Herle [D]. Her husband never was seised so that he could make a lease.
Malberthorpe [P]. You do not answer us, for your answer is of double meaning: either that he was never seised or that he was seised in our right, so that by the common law he could make no lease.
Herle was driven to plead over.
Herle [D]. Whereas she says that her husband leased to [X], he never leased to him, ready etc.
Malberthorpe [P]. That amounts to this: that [X] never entered by him. Therefore, you ought to give us a good writ.
Herle [D]. I am pleading not to your writ, but to your action: for it is your husband's lease that gives you action and this lease we traverse. Judgment.

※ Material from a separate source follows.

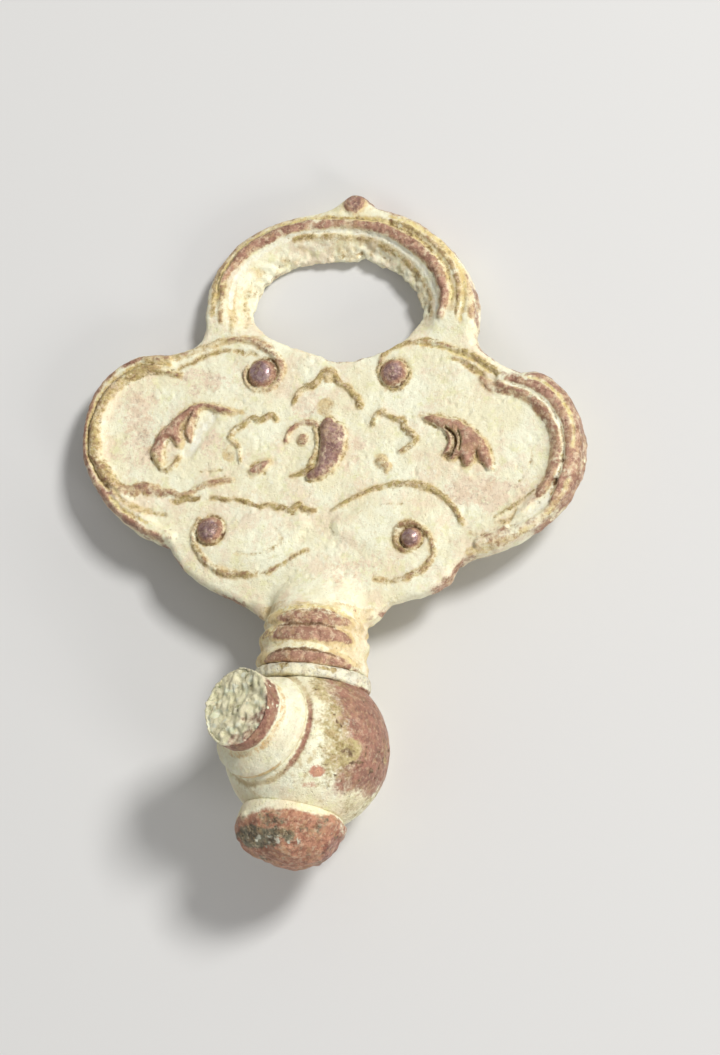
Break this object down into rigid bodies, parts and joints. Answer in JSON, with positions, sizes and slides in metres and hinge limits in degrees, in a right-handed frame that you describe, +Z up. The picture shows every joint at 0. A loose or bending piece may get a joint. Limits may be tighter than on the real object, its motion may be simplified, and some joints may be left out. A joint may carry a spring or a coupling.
{
  "type": "clock key",
  "caption": "Old cast clock key with a scrolled ornamental bow, a hanging ring, a turned neck, and a swivelling ball with broken pipe roots.",
  "frame": {"origin": "centre of the key's bounding box, on the surface the key lies on", "axes": "+Z up with the decorated face upwards, +Y along the key from the ball to the ring, +X to the right of the face"},
  "size_m": [0.0386, 0.05, 0.0141],
  "materials": {
    "bow_bronze": "cast, worn, with a dry cream and pale yellow patina and brown metal on the high places",
    "ball_bronze": "turned, cream patina with a large bare mauve-brown and olive patch",
    "collar_brass": "dull, pale grey-cream patina",
    "side_root_brass": "cream patina, greenish grey rough break",
    "lower_root_brass": "red-brown rough break with a pale rim and a grey-green patch",
    "stem_steel": "browned steel, hidden in the neck"
  },
  "bodies": {
    "bow": {"bow": "bow_bronze", "neck_collar": "collar_brass", "keeper_pin": "stem_steel"},
    "hub": {"hub_ball": "ball_bronze", "swivel_stem": "stem_steel", "side_pipe_root": "side_root_brass", "lower_pipe_root": "lower_root_brass"}
  },
  "joints": [
    {"name": "hub_swivel", "type": "hinge", "parent": "bow", "child": "hub", "pos_m": [0.00021, -0.01655, 0.006], "axis": [0.0055, 0.9922, -0.1243], "continuous": true}
  ]
}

Malberthorpe [P]. Our husband leased to [X].
So note that in a writ of entry one can traverse the entry without giving a good writ.
Why does one worry about pleading in a way that might carry different meanings? Would that not just get ironed out at trial? Not at all. All the argument was supposed to be done during pleading, so that the job at trial was supposed to amount only to submitting the previously specified question to the jurors, who were supposed to have already figured out their answer, since they were notified of the question by the writ venire facias. By the 1290s other things were happening at trial before the jurors, as with informal submission of evidence, but without rules of evidence or much supervision. Pleaders only took down this kind of procedure once or twice over more than a century, so we know almost nothing of what went on before the jury.